-- PROBLEM REQUIREMENTS --
Copy each line exactly.

-- DATASET CONTENT --
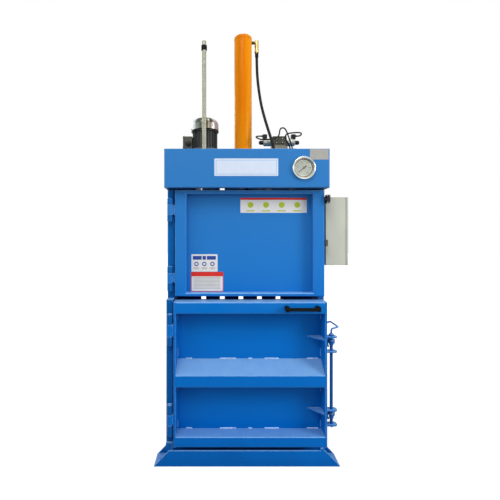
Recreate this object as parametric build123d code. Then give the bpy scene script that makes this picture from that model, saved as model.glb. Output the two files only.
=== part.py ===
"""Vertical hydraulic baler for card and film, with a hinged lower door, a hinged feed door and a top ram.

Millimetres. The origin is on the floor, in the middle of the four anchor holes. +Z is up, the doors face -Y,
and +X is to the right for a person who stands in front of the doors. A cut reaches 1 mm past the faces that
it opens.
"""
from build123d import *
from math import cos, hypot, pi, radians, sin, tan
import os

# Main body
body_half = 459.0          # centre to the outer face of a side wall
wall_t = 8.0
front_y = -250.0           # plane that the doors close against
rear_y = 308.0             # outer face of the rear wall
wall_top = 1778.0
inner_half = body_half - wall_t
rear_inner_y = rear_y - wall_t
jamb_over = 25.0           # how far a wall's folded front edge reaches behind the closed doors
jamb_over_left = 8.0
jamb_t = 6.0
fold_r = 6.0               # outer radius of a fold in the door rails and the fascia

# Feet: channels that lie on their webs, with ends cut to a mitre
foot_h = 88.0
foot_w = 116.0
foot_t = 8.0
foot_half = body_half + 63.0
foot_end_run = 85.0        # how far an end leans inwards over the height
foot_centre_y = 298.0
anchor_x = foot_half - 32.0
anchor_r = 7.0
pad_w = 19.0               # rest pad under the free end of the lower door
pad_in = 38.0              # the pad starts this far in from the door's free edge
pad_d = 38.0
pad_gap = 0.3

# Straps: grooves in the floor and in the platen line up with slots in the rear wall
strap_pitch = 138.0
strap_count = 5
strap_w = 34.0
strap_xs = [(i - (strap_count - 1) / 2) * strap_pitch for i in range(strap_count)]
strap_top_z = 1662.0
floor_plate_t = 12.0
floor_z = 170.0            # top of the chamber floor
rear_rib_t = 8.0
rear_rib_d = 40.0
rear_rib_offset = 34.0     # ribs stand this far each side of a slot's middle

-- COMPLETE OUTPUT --
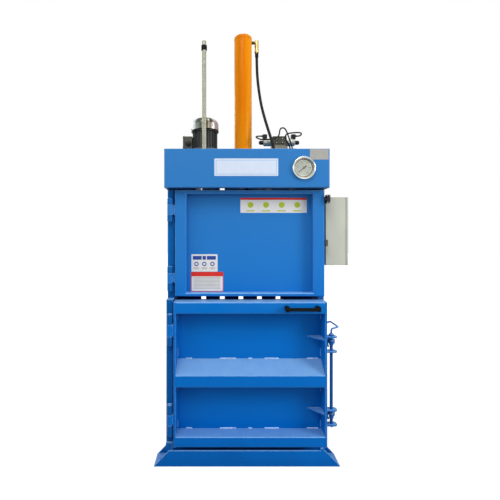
Recreate this object as parametric build123d code. Then give the bpy scene script that makes this picture from that model, saved as model.glb. Output the two files only.
=== part.py ===
"""Vertical hydraulic baler for card and film, with a hinged lower door, a hinged feed door and a top ram.

Millimetres. The origin is on the floor, in the middle of the four anchor holes. +Z is up, the doors face -Y,
and +X is to the right for a person who stands in front of the doors. A cut reaches 1 mm past the faces that
it opens.
"""
from build123d import *
from math import cos, hypot, pi, radians, sin, tan
import os

# Main body
body_half = 459.0          # centre to the outer face of a side wall
wall_t = 8.0
front_y = -250.0           # plane that the doors close against
rear_y = 308.0             # outer face of the rear wall
wall_top = 1778.0
inner_half = body_half - wall_t
rear_inner_y = rear_y - wall_t
jamb_over = 25.0           # how far a wall's folded front edge reaches behind the closed doors
jamb_over_left = 8.0
jamb_t = 6.0
fold_r = 6.0               # outer radius of a fold in the door rails and the fascia

# Feet: channels that lie on their webs, with ends cut to a mitre
foot_h = 88.0
foot_w = 116.0
foot_t = 8.0
foot_half = body_half + 63.0
foot_end_run = 85.0        # how far an end leans inwards over the height
foot_centre_y = 298.0
anchor_x = foot_half - 32.0
anchor_r = 7.0
pad_w = 19.0               # rest pad under the free end of the lower door
pad_in = 38.0              # the pad starts this far in from the door's free edge
pad_d = 38.0
pad_gap = 0.3

# Straps: grooves in the floor and in the platen line up with slots in the rear wall
strap_pitch = 138.0
strap_count = 5
strap_w = 34.0
strap_xs = [(i - (strap_count - 1) / 2) * strap_pitch for i in range(strap_count)]
strap_top_z = 1662.0
floor_plate_t = 12.0
floor_z = 170.0            # top of the chamber floor
rear_rib_t = 8.0
rear_rib_d = 40.0
rear_rib_offset = 34.0     # ribs stand this far each side of a slot's middle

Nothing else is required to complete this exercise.